Blue Waters has returned to full service at 2:14 PM CT.
Thunderstorms have resulted in a power interruption of the BlueWaters System. A system full reboot is currently in progress. Return to service is estimated to be approximately 10 am Centeral time.
Blue Waters has returned to full service operations, new jobs will launch shortly.
Part of the scratch filesystem was unavailable from 7:44PM - 8PM. ost168-179 were unavailable for 15 minutes. Jobs that ended during this time may have been impacted. Jobs that remain running should have paused their i/o and awaited the ost targets to return. Note: this brief outage was for a small portion of the scratch filesystem.
We have ad some issues with the login nodes hanging up, and have required some reboots. We are analyzing the problem and hope to resolve the problem shortly.
Blue Waters will be unavailable during maintenance Monday July 16 9AM - 10PM
The logins and lustre file systems will remain available. Nearline storage will be unavailable from 9AM - Noon. New jobs will not be accepted as the scheduler will be down during the maintenance period.
Blue Waters Returned to Service at 7:30PM CT. Please review the Programming Environment Update Document on the user portal. Report any issues via email to firstname.lastname@example.org.
BlueWaters returned to service after a system restart was required
A power outage has impacted Blue Waters service on 12/27 from 1:16pm to 11:40pm. All running jobs had to be terminated for recovery. We apologize for any inconvenience this may have caused.
Lustre Scratch file system issue at 8AM. We have paused the scheduler while we address the issue.
We have determined the high speed network is in a bad state and a full system reboot is required to recover.
Blue Waters was returned to service at 1PM CT.

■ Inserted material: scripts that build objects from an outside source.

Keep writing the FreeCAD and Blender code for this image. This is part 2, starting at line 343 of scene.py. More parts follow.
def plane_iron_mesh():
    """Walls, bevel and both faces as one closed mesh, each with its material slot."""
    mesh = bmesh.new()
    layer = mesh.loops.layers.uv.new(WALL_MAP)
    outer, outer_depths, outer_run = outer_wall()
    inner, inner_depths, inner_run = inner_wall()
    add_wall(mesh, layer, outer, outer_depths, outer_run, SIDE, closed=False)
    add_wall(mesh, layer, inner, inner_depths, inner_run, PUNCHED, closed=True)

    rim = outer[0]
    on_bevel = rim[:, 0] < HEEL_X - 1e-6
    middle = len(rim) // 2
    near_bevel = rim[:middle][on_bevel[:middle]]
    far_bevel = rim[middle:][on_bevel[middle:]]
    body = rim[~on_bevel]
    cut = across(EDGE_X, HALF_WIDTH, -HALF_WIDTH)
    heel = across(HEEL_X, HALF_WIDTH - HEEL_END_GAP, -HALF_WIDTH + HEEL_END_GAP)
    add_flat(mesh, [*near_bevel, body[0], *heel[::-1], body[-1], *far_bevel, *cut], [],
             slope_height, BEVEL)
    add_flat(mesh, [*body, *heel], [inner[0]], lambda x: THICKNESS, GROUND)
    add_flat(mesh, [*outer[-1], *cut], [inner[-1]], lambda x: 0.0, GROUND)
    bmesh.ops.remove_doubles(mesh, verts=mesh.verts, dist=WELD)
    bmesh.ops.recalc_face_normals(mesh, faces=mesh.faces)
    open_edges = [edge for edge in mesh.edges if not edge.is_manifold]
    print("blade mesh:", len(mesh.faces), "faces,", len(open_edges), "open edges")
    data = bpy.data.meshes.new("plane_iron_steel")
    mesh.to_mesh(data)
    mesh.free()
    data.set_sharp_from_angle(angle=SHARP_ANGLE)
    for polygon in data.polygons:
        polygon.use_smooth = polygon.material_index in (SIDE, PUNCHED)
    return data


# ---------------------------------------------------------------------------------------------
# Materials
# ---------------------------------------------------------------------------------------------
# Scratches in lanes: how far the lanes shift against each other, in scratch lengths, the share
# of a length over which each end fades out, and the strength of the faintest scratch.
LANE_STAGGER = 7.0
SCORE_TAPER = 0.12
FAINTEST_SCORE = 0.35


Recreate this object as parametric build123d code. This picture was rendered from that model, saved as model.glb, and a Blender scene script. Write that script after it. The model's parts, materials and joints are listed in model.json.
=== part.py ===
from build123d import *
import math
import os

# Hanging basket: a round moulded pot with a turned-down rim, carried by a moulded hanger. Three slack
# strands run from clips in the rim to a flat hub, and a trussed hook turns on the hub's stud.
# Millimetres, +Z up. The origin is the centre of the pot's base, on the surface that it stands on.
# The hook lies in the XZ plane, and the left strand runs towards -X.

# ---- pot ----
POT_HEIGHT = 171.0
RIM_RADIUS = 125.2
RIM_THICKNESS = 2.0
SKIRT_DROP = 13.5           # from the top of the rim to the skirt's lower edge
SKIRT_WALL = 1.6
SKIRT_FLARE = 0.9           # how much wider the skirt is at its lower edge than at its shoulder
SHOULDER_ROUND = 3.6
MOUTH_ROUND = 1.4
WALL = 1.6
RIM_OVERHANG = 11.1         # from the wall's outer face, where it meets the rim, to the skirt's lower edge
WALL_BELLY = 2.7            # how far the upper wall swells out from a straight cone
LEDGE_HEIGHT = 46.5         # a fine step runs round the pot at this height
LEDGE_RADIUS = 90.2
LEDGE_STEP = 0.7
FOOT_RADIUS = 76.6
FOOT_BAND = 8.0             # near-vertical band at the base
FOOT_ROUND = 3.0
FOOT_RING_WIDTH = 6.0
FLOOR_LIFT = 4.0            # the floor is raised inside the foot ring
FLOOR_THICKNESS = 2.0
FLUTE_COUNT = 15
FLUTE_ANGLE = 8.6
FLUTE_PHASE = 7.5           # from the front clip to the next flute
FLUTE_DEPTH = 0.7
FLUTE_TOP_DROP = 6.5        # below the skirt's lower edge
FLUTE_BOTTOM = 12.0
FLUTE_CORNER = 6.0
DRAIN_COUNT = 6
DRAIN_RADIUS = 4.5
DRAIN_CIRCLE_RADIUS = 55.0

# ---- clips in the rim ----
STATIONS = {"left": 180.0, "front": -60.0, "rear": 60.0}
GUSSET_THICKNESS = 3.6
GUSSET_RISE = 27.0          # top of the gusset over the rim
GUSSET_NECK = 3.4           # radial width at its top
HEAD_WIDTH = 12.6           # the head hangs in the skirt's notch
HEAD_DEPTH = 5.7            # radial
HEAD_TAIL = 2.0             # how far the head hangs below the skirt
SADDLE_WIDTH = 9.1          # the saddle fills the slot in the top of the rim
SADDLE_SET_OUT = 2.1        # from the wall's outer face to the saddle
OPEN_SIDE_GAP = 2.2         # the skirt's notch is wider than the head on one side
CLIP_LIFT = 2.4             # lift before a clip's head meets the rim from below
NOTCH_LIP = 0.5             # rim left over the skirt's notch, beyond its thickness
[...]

Blue Waters near line storage system will be undergoing maintenance starting 5AM Thursday morning.
It will undergo maintenance starting on Thursday, February 7th, possibly extending through February 8th. The system will be undergoing a significant software and hardware update that is expected to enhance performance and function. All other Blue Waters subsystems will remain operational and uninterrupted.